April 3, 1860 – In the American West, the Pony Express service began as the first rider departed St. Joseph, Missouri. For $5 an ounce, letters were delivered 2,000 miles to California within ten days. The famed Pony Express riders each rode from 75 to 100 miles before handing the letters off to the next rider. A total of 190 way stations were located about 15 miles apart. The service lasted less than two years, ending upon the completion of the overland telegraph.

April 3, 1995 – Supreme Court Justice Sandra Day O’Connor became the first woman to preside over the Court, sitting in for Chief Justice William H. Rehnquist who was out of town.

April 4, 1887 – The first woman mayor was elected in the U.S. as Susanna M. Salter became mayor of Argonia, Kansas   Her election was a surprise because her name had been placed on a slate of candidates as a prank by a group of men who were actually against women in politics and hoped to secure a loss that would humiliate women and discourage them from running.   Because candidates did not have to be made public before election day, Salter herself did not know she was on the ballot before the polls opened.   When, on election day itself, she agreed to accept office if elected, the Women’s Christian Temperance Union abandoned its own preferred candidate and voted for Salter en masse, helping to secure her election by a two-thirds majority.
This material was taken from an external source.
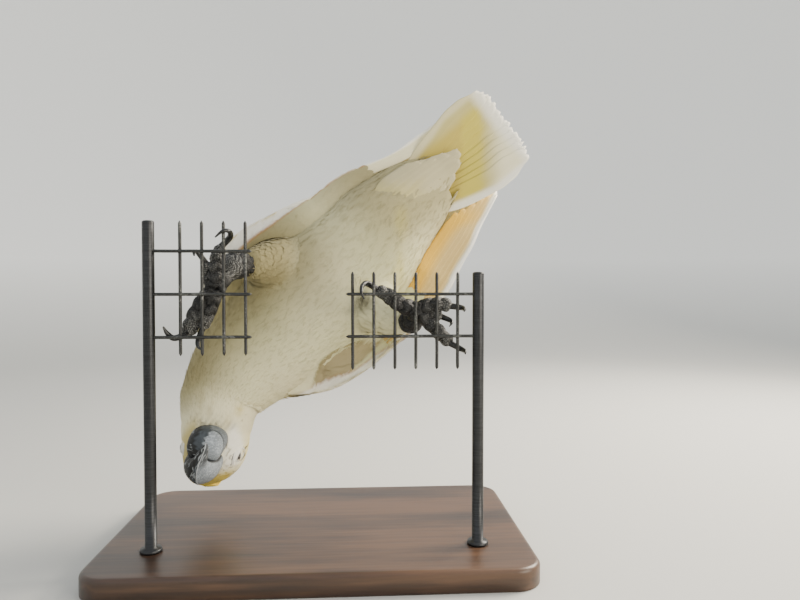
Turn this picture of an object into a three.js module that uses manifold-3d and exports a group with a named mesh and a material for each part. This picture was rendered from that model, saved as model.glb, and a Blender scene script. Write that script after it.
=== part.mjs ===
// A lesser sulphur-crested cockatoo at life size. It hangs head down on two cut squares of
// weld mesh, held by two rods on a flat base, as a museum would show it.
// Millimetres, +Z up. The origin is the middle of the underside of the base.
import * as THREE from 'three';
import { mergeVertices } from 'three/addons/utils/BufferGeometryUtils.js';
import Module from 'manifold-3d';

// ---- driving dimensions ----

const seam = 0.35; // clear gap between pieces that touch

const wire = {
  origin: [50, -40, 162], // a point of the mesh plane, from the middle of the base
  across: 12.7, // half-inch pitch of the upright wires
  up: 25.4, // one-inch pitch of the level wires
  shift: [-3.0, 3.6], // place of upright wire 0 and level wire 0 (x, z)
  radius: 1.0,
  layer: 0.8, // upright wires lie this far behind the plane, level wires in front
};
const patches = {
  left: { uprights: [-10, -7], levels: [-1, 1], bottom: -33, top: 47, rod: -148 },
  right: { uprights: [-2, 3], levels: [-1, 0], bottom: -42, top: 17, rod: 47.5 },
};
const stand = { width: 260, depth: 156, height: 13, edge: 3, corner: 14, rodRadius: 3.5 };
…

April 6, 1896 – After a break of 1500 years, the first Olympics of the modern era was held in Athens, Greece.

April 8, 1913 – The 17th Amendment to the U.S. Constitution was ratified requiring direct popular election of U.S. senators. Previously, they had been chosen by state legislatures.  The amendment was proposed by the 62nd Congress in 1912 and adopted in 1913 upon being ratified by three-fourths (36) of the state legislatures. It was first implemented in special elections in Maryland (November 1913) and Alabama (May 1914), then nationwide in the November 1914 election.

April 12, 1981 – The first space shuttle flight occurred with the launching of Columbia with astronauts John Young and Robert Crippen aboard. Columbia spent 54 hours in space, making 36 orbits, then landed at Edwards Air Force Base in California.

April 18, 1942 – The first air raid on mainland Japan during World War II occurred as General James Doolittle led a squadron of B-25 bombers taking off from the carrier Hornet to bomb Tokyo and three other cities. Damage was minimal, but the raid boosted Allied morale following years of unchecked Japanese military advances.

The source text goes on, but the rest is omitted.